Armed with banners, megaphones and placards over 2,000 women from across the country braved the freezing London streets yesterday and gathered for the “Reclaim the Night” march against male violence.
The Goldsmiths Feminist Society and the South London Fawcett Group were among the many women’s organisations protesting against what they describe as epidemic levels of male violence against women and the subsequent social tolerance for these crimes.
They marched to raise awareness and change social attitudes towards sexual violence as only one in every 20 reported rapes in Britain ends in a conviction.
In a 2005 survey by Amnesty International, only one third of the British public believed that if a woman has been drinking then she is wholly or partially to blame for their own rape. The Reclaim the Night marches are organised to give women one night when they can feel safe to walk the streets of their own city at night.
The female-only procession marched from Whitehall Place to the Camden Centre in Kings Cross, where they gathered for an energetic and powerful rally. Amidst singing, chanting, shouting and dancing, women of all ages and ethnicities called for their human right to live in a society free from sexual violence and rape.
Students from Goldsmiths college in New Cross marched behind a large banner chanting: “Whatever we wear! Wherever we go! Yes means yes and no means no!”

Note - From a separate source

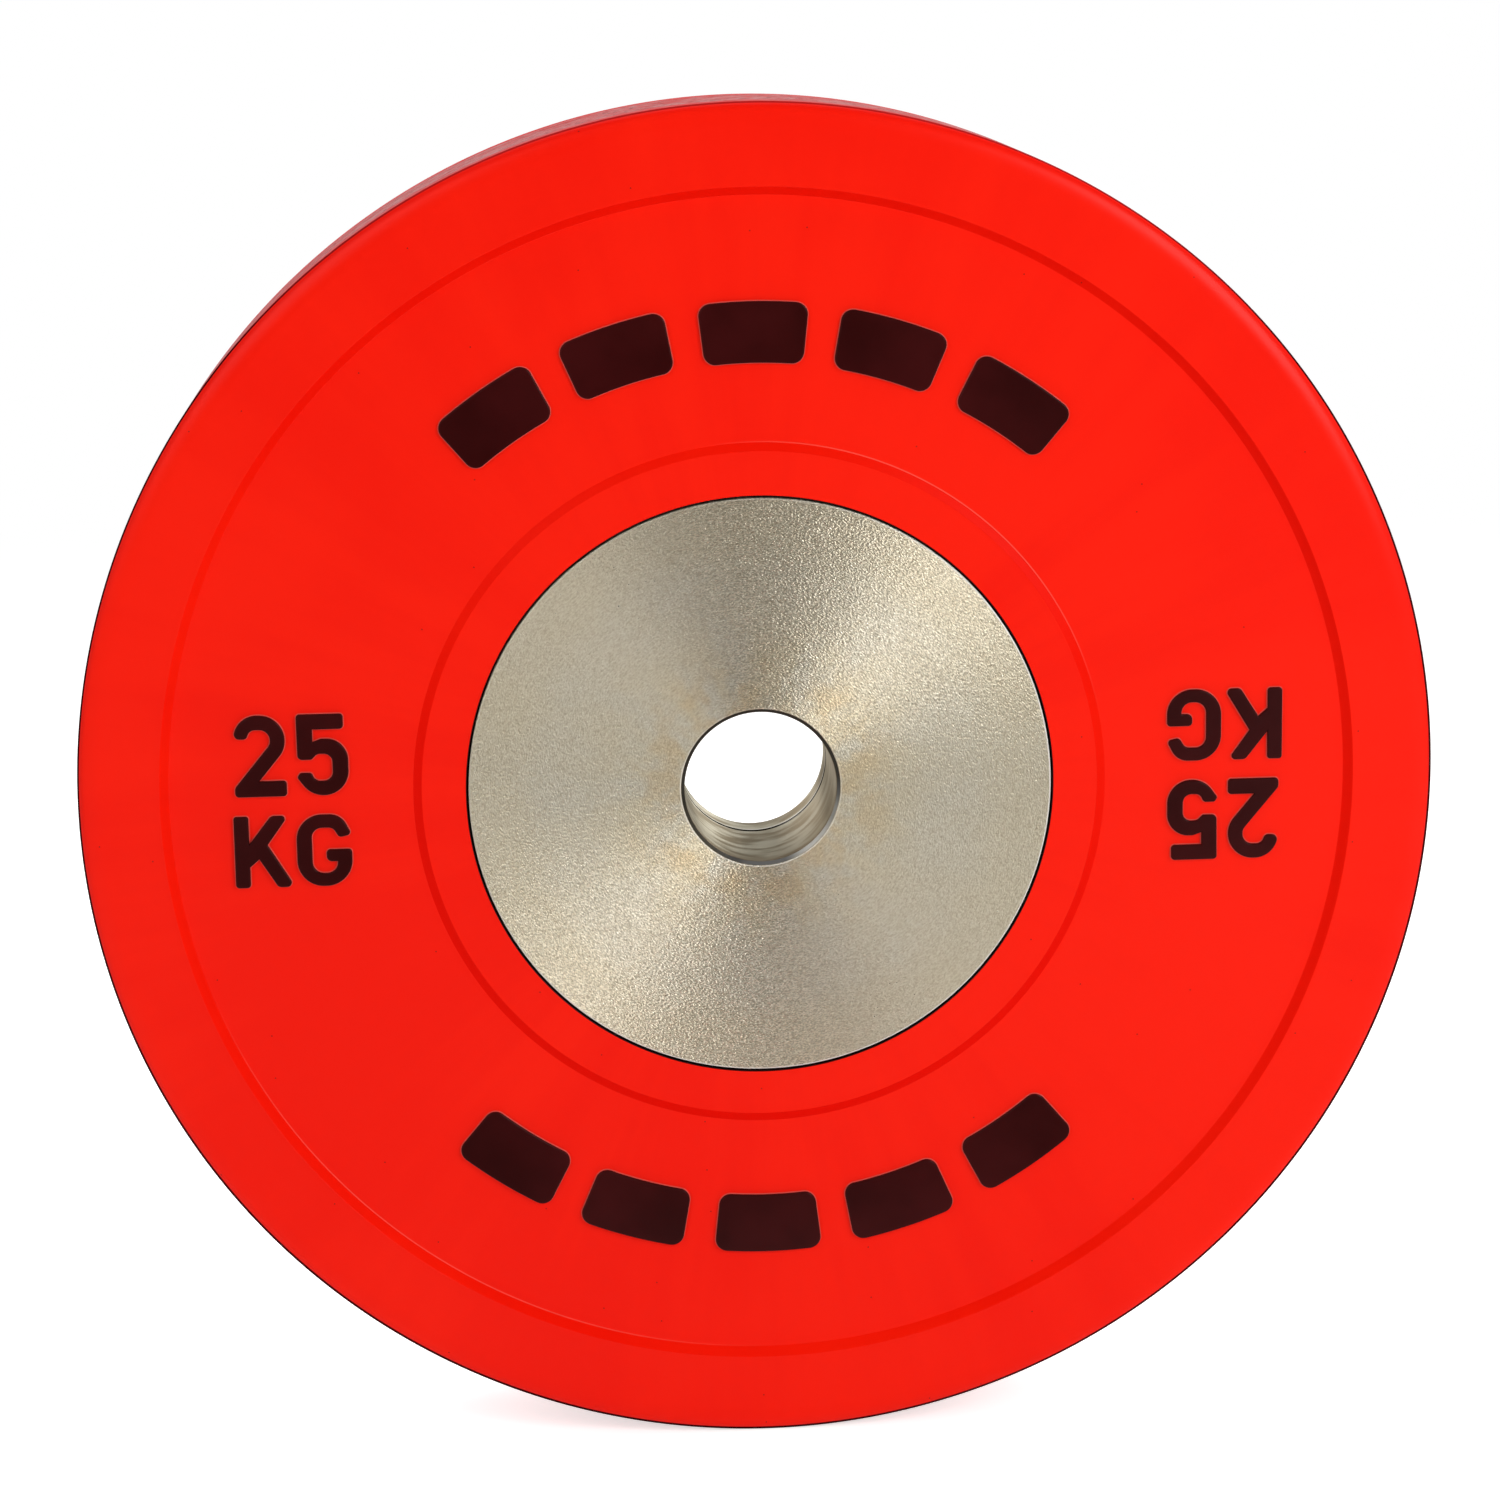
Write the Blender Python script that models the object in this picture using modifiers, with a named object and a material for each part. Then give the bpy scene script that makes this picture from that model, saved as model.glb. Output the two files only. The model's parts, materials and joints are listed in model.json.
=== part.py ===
"""A 25 kg competition-style rubber bumper plate with a bolted steel hub.

The plate stands upright on its tread. Its axis is Y, the front face looks
along -Y, +Z is up, and the origin is on the axis, midway between the faces.
A turned outline is a list of (radius, height) points, in which height runs
along the axis towards the front face.
"""
import math

import bpy

# Rubber bumper, in metres
PLATE_DIAMETER = 0.450
RIM_WIDTH = 0.065
RIM_INNER_RADIUS = 0.19795
RIM_EDGE_WIDTH = 0.0075
RIM_EDGE_DEPTH = 0.0034
WEB_WIDTH = 0.0592
WEB_OUTER_RADIUS = 0.19515
WEB_INNER_RADIUS = 0.11495
COLLAR_WIDTH = 0.0612
COLLAR_RADIUS = 0.1122
COLLAR_EDGE = 0.0006

# Steel hub: two discs, one of them with a spigot, on a core ring
HUB_WIDTH = 0.0615
HUB_RADIUS = 0.0967
HUB_GAP = 0.00065
HUB_EDGE = 0.0004
LIP_THICKNESS = 0.006
SEAT_RADIUS = 0.085
BORE_DIAMETER = 0.0505
BORE_CHAMFER = 0.0015
SPIGOT_RADIUS = 0.0497
SPIGOT_DEPTH = 0.0474
CORE_RADIUS = 0.150
CORE_THICKNESS = 0.012
CORE_EDGE = 0.001

# Rubber pegs through the core ring
PEG_COUNT = 8
PEG_CIRCLE_RADIUS = 0.118
PEG_HOLE_RADIUS = 0.011

# Six M12 socket-head screws, put in from the back
BOLT_COUNT = 6
BOLT_CIRCLE_RADIUS = 0.0675
BOLT_RADIUS = 0.006
BOLT_TIP_HEIGHT = 0.019
BOLT_HEAD_RADIUS = 0.009
BOLT_HEAD_HEIGHT = 0.012
BOLT_HEAD_EDGE = 0.0008
BOLT_HEAD_SUNK = 0.001
BOLT_SOCKET_ACROSS_FLATS = 0.010
BOLT_SOCKET_DEPTH = 0.006
BOLT_HOLE_RADIUS = 0.0066
COUNTERBORE_RADIUS = 0.0098

# Raised marks on the web
MARK_HEIGHT = 0.0013
DIGIT_BASE = 0.0017
LETTER_BASE = -0.0290
DASH_COUNT = 5
DASH_RADIUS = 0.151
DASH_WIDTH = 0.020
DASH_ARC = math.radians(13.0)
DASH_PITCH = math.radians(17.0)
DASH_CORNER = 0.004

# Gap between touching meshes, the wider one between rings whose facets
# don't line up, and the facets of round shapes
GAP = 0.0003
RING_GAP = 0.0006
RUBBER_STEPS = 72
HUB_STEPS = 48
BOLT_STEPS = 12
EDGE_STEPS = 5
MARK_TOLERANCE = 0.08  # millimetres between an arc and its chords
MERGE_DISTANCE = 0.00001

RED = (0.97, 0.014, 0.007, 1.0)
BLACK = (0.018, 0.004, 0.005, 1.0)
STEEL = (0.48, 0.45, 0.40, 1.0)
DARK_STEEL = (0.16, 0.16, 0.17, 1.0)
ZINC = (0.55, 0.55, 0.56, 1.0)


def clear_scene():
    for thing in list(bpy.data.objects):
        bpy.data.objects.remove(thing, do_unlink=True)


def new_collection(name):
    made = bpy.data.collections.new(name)
    bpy.context.scene.collection.children.link(made)
    return made


def finish_of(name, colour, roughness, metallic):
    made = bpy.data.materials.new(name)
    made.use_nodes = True
    shader = made.node_tree.nodes["Principled BSDF"]
    shader.inputs["Base Color"].default_value = colour
    shader.inputs["Roughness"].default_value = roughness
    shader.inputs["Metallic"].default_value = metallic
    return made


def rubber(name, colour):
    return finish_of(name + "_rubber", colour, 0.45, 0.0)


def steel(name, colour):
    return finish_of(name + "_steel", colour, 0.35, 1.0)


def linked(name, data, collection):
    made = bpy.data.objects.new(name, data)
    collection.objects.link(made)
    return made


def along_axis(thing):
    """Turn a shape made along +Z so that its +Z looks to the front of the plate."""
    thing.rotation_euler = (math.pi / 2, 0, 0)
    return thing


def revolved(name, points, edges, steps, collection):
    """Revolve an outline about its object's axis."""
    mesh = bpy.data.meshes.new(name)
    mesh.from_pydata(points, edges, [])
    made = along_axis(linked(name, mesh, collection))
    screw = made.modifiers.new("turn", "SCREW")
    screw.steps = steps
    screw.render_steps = steps
    screw.use_merge_vertices = True
    screw.merge_threshold = MERGE_DISTANCE
    return made


def ring(name, outline, steps, collection):
    """A ring about the plate's axis, whose radii are those of its flats."""
    turn = math.pi / steps
    out = 1.0 / math.cos(turn)
    points = [(r * out * math.cos(turn), r * out * math.sin(turn), h) for r, h in outline]
    edges = [(i, (i + 1) % len(points)) for i in range(len(points))]
    return revolved(name, points, edges, steps, collection)


def stud(name, outline, steps, spot, collection):
    """A solid pin along the axis, from an outline that starts and ends on its own axis."""
    points = [(r, 0.0, h) for r, h in outline]
    edges = [(i, i + 1) for i in range(len(points) - 1)]
    made = revolved(name, points, edges, steps, collection)
    made.location = (spot[0], 0.0, spot[1])
    return made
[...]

“Equality between women and men will never be realised as long as violence against women remains”, said Dr Katherine Rake, director of the Fawcett Society. “It is up to individuals to speak out and create a better world”.
Finn Mackay, the organiser of the event was awarded the Emma Humphreys Memorial Prize for her individual contribution to the national feminist agenda.
This annual award is named after Emma Humphreys, whose case changed the law for battered women who kill, and is given to a woman who, through writing or campaigning, has raised awareness of violence against women and children.
Mackay roused the crowd with a passionate speech she and told the women that: “This is a great time to be a feminist”.
The UK’s first Reclaim the Night march took place in Leeds in 1977 as a reaction to the rape and murder of thirteen women across Yorkshire by Peter Sutcliffe. This was the seventh march to take place in London.
The peaceful and good humoured rally was overseen by an entirely female police force and there was no animosity between the two groups. Abi Gilddon , 26 from Lewisham said: “It is really good to see the police finally getting it right.”